Dans le détail, le néo-client scanne ses justificatifs (ou en prend une photo) - parmi lesquels un passeport ou une carte d'identité - il les uploade, puis les valide en se positionnant devant la caméra frontale de son smartphone. Le backend, grâce à la reconnaissance d'image, recoupe que les papiers d'identité et le visage du client appartiennent bien à la même personne.

La solution est ingénieuse, mais elle ne répond pas, à l'époque, aux exigences des régulateurs.

Négocier avec les régulateurs

Il a donc fallu passer par la case négociation.

La Société Générale discute alors avec l'ACPR (Autorité de Contrôle Prudentiel et de Résolution) et la CNIL et réussit à les convaincre, grâce à une démarche que la banque qualifie de « co-construction » dans l'« innovation règlementaire ».

« Il y a beaucoup de nouvelles technologies [qui intéressent les banques] : la blockchain, le Machine Learning, l'IA. Le régulateur se pose beaucoup de questions. Cela va très vite alors il se dote d'équipes de veille sur ces sujets », témoigne Daniel Rousseau. La Société Générale n'a donc pas eu affaire à des novices dans l'IT. « Mais quand vous arrivez avec un parcours client qui respecte le code monétaire et financier, les autorités de régulation sont bienveillantes ».

Objectif 30 %

Au final, la mise en production aura duré treize mois avec une sortie mi-mars 2018. « La Core Team est composée de sept personnes. Elle est un mélange d'experts techniques et métiers. Cette petite équipe a travaillé pendant un an à temps plein sur le projet. Elle a beaucoup collaboré avec d'autres équipes comme les juristes ou la conformité. C'était très intégré et compact », révèle le responsable.

Mais la sortie officielle ne marque pas la fin du projet pour autant. « Nous sommes dans une optique d'amélioration continue, itérative, avec une démarche pragmatique. On teste avec les clients ».
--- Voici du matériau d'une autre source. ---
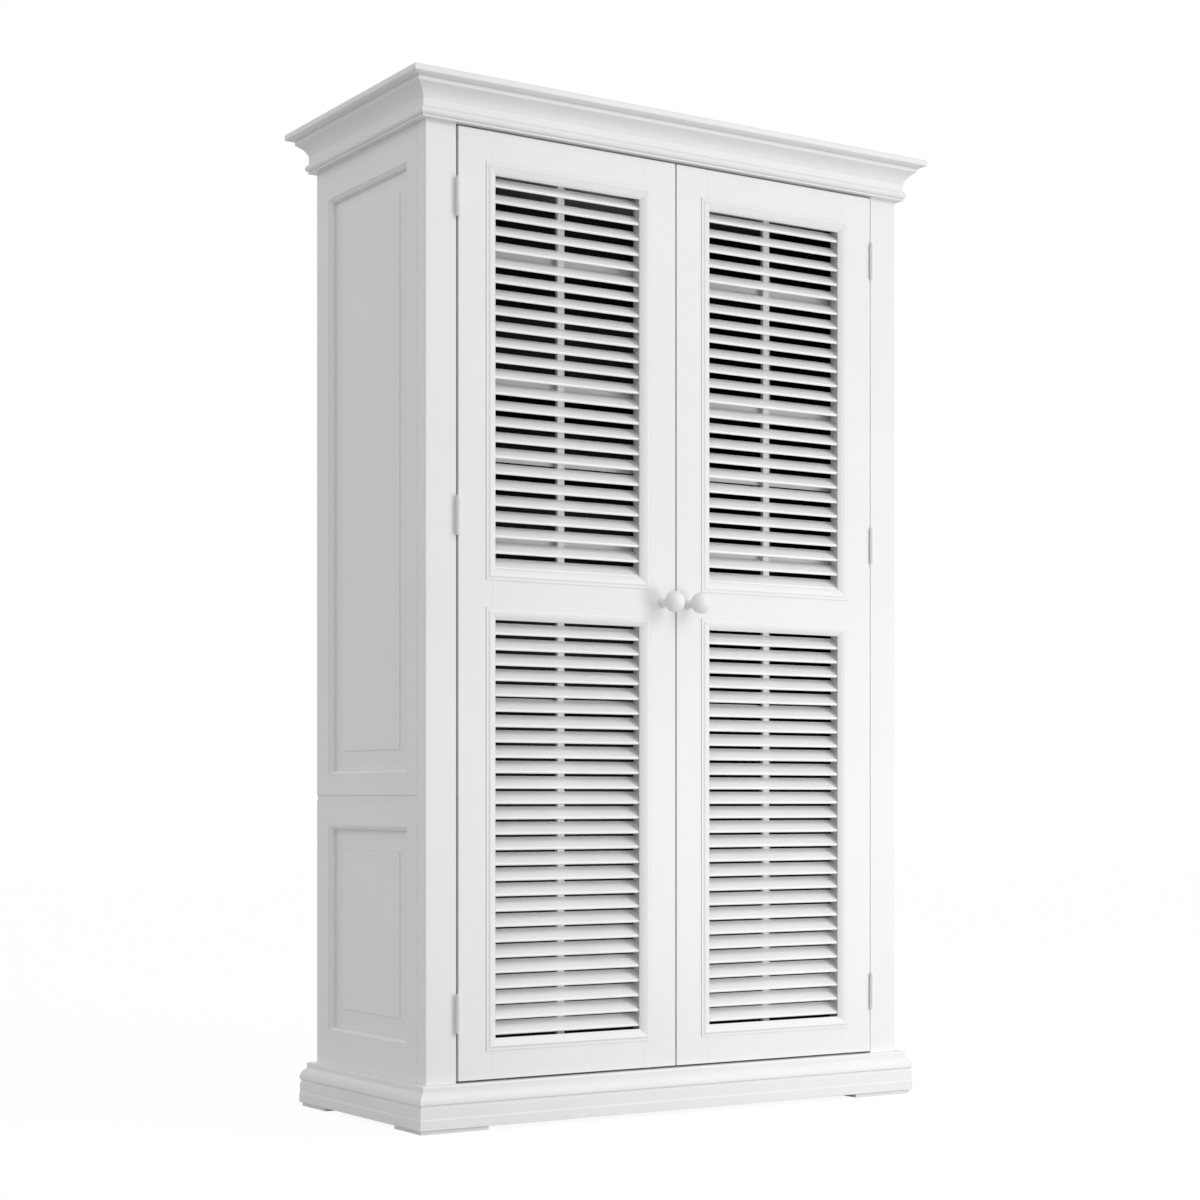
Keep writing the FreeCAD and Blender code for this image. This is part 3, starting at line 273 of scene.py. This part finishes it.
PAINT = {axis: eggshell_paint("eggshell_enamel_%s" % word, axis)
         for axis, word in enumerate(("across", "deep", "upright"))}
# painted light: the slats get a whiter paint than the frames around them, which stands in for
# the brighter light on their faces
SLATS_WITH_PAINTED_LIGHT = eggshell_paint("eggshell_enamel_slats", 0, "#fdfdfc", "#f8f8f7")
STEEL = enamelled_steel("enamelled_steel")
ZINC = zinc_plated_steel("zinc_plated_steel")
ABS = moulded_abs("moulded_abs")


def grain_axis(node_name):
    """The longest way of a node's box, which its timber follows; knobs lie along Y."""
    low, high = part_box(node_name)
    spans = [h - l for l, h in zip(low, high)]
    if node_name.endswith("_knob"):
        return 1
    return spans.index(max(spans))


# the faces inside the cupboard, painted near-black as painted shade for the dark inside:
# the back panel's front, the shelves but for their front edges, and the inner faces
# of the side frames and their panels. The side's bound also takes in the 4 mm of each
# back stile's inner face that stand out behind the back panel
back_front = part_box("back_panel")[0].y
shelf_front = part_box("shelves")[0].y
side_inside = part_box("side_waist_rail_right")[0].x
panel_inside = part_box("side_upper_panel_right")[0].x
PAINTED_SHADE_INSIDE = {
    "back": enamel_with_painted_shade("enamel_and_painted_shade_back", 2, (1, 0.0, back_front + FACE_MARGIN)),
    "shelf": enamel_with_painted_shade("enamel_and_painted_shade_shelf", 0, (1, shelf_front + FACE_MARGIN, 1.0)),
    "side": enamel_with_painted_shade("enamel_and_painted_shade_side", 2, (0, 0.0, side_inside + SIDE_MARGIN)),
    "panel": enamel_with_painted_shade("enamel_and_painted_shade_panel", 2, (0, 0.0, panel_inside + SIDE_MARGIN)),
}


def finish_of(node_name):
    """The material of a node, from the piece it is."""
    # the pieces inside the cupboard get near-black painted shade on their inner faces
    if node_name == "back_panel":
        return PAINTED_SHADE_INSIDE["back"]
    if node_name == "shelves":
        return PAINTED_SHADE_INSIDE["shelf"]
    if "_panel_" in node_name:
        return PAINTED_SHADE_INSIDE["panel"]
    if node_name.startswith("side_") and not node_name.endswith("mouldings"):
        return PAINTED_SHADE_INSIDE["side"]
    if node_name == "magnetic_catches":
        return ABS
    if node_name.endswith("_strike") or node_name == "shelf_pins":
        return ZINC
    if "hinge" in node_name:
        return STEEL
    # the slats take the whiter paint, painted light
    if node_name.endswith("_slats"):
        return SLATS_WITH_PAINTED_LIGHT
    return PAINT[grain_axis(node_name)]


for node_name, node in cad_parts.items():
    node.data.materials.clear()
    node.data.materials.append(finish_of(node_name))


# -------------------------------------------------------- floor and lights

def seen_directly(tree):
    """1 for what the camera, a gloss or a clear body sees, 0 for what lights."""
    rays = add_node(tree, "ShaderNodeLightPath")
    most = add_node(tree, "ShaderNodeMath", {"operation": "MAXIMUM"},
                    {0: rays.outputs["Is Camera Ray"], 1: rays.outputs["Is Glossy Ray"]})
    either = add_node(tree, "ShaderNodeMath", {"operation": "MAXIMUM"},
                      {0: most.outputs[0], 1: rays.outputs["Is Transmission Ray"]})
    return either.outputs[0]


def studio_white(name):
    """Matt seamless paper: lit as it is, but seen white by the camera and in gloss."""
    material, tree, place, shader = new_material(name)
    fibre = add_node(tree, "ShaderNodeTexNoise", {"Scale": 1 / (3 * MM)}, {"Vector": place})
    colour = add_node(tree, "ShaderNodeValToRGB",
                      {"stops": [(0.3, from_hex("#b6b6b6")), (0.7, from_hex("#bababa"))]},
                      {"Fac": fibre.outputs["Fac"]})
    fill_node(tree, shader, {"Roughness": 0.9}, {"Base Color": colour.outputs["Color"]})
    glow = add_node(tree, "ShaderNodeEmission", {"Strength": PAPER_GLOW})
    share = add_node(tree, "ShaderNodeMath", {"operation": "MULTIPLY", 1: PAPER_SHARE},
                     {0: seen_directly(tree)})
    mixed = add_node(tree, "ShaderNodeMixShader", None, {
        0: share.outputs[0], 1: shader.outputs["BSDF"], 2: glow.outputs["Emission"]})
    fill_node(tree, first_node(tree, "OUTPUT_MATERIAL"), None,
              {"Surface": mixed.outputs[0]})
    return material


bpy.ops.object.select_all(action="DESELECT")
bpy.ops.mesh.primitive_plane_add(size=FLOOR_SIZE, location=(0, 0, -FLOOR_DROP))
floor = bpy.context.object
floor.name = "studio_floor"
floor.data.materials.append(studio_white("seamless_paper"))

world = bpy.data.worlds.new("studio")
bpy.context.scene.world = world
world.use_nodes = True
sky = world.node_tree
sky.nodes.clear()
room = add_node(sky, "ShaderNodeBackground",
                {"Color": from_hex("#ffffff"), "Strength": ROOM_LIGHT})
paper = add_node(sky, "ShaderNodeBackground",
                 {"Color": from_hex("#ffffff"), "Strength": 1.0})
mixed_sky = add_node(sky, "ShaderNodeMixShader", None, {
    0: seen_directly(sky), 1: room.outputs[0], 2: paper.outputs[0]})
add_node(sky, "ShaderNodeOutputWorld", None, {"Surface": mixed_sky.outputs[0]})


def soft_box(name, place, aim, width, height, watts):
    """A rectangular soft box that looks at a point."""
    light = bpy.data.lights.new(name, "AREA")
    light.shape = "RECTANGLE"
    light.size, light.size_y, light.energy = width, height, watts
    lamp = bpy.data.objects.new(name, light)
    bpy.context.scene.collection.objects.link(lamp)
    lamp.location = place
    lamp.rotation_euler = (Vector(aim) - Vector(place)).to_track_quat("-Z", "Y").to_euler()


for lamp_values in LAMPS:
    soft_box(*lamp_values)


# ------------------------------------------------------------------- camera

# a level camera, turned to see the left side
front_left = Vector((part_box("corner_post_left")[0].x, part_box("corner_post_left")[0].y, 0))
lens = bpy.data.cameras.new("camera")
lens.lens, lens.sensor_width, lens.sensor_fit = FOCAL_LENGTH, SENSOR_WIDTH, "HORIZONTAL"
lens.shift_y = FRAME_RAISE
lens.clip_start, lens.clip_end = CLIP_START, CLIP_END
camera = bpy.data.objects.new("camera", lens)
bpy.context.scene.collection.objects.link(camera)
camera.location = front_left + Vector(CAMERA_FROM_POST)
camera.rotation_euler = (math.radians(90), 0, -math.radians(CAMERA_TURN))
bpy.context.scene.camera = camera
bpy.context.scene.view_settings.view_transform = "Standard"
Dans un premier temps, la banque utilisera cette démarche - que l'on peut qualifier d'agile - pour peaufiner l'UX. Mais elle pourrait aller plus loin. « Forcément, on réfléchit à d'autres usages de ce parcours », lance Daniel Rousseau. D'ici 2020, la Société Générale espère réaliser 30 % de ses entrées en relation via le numérique.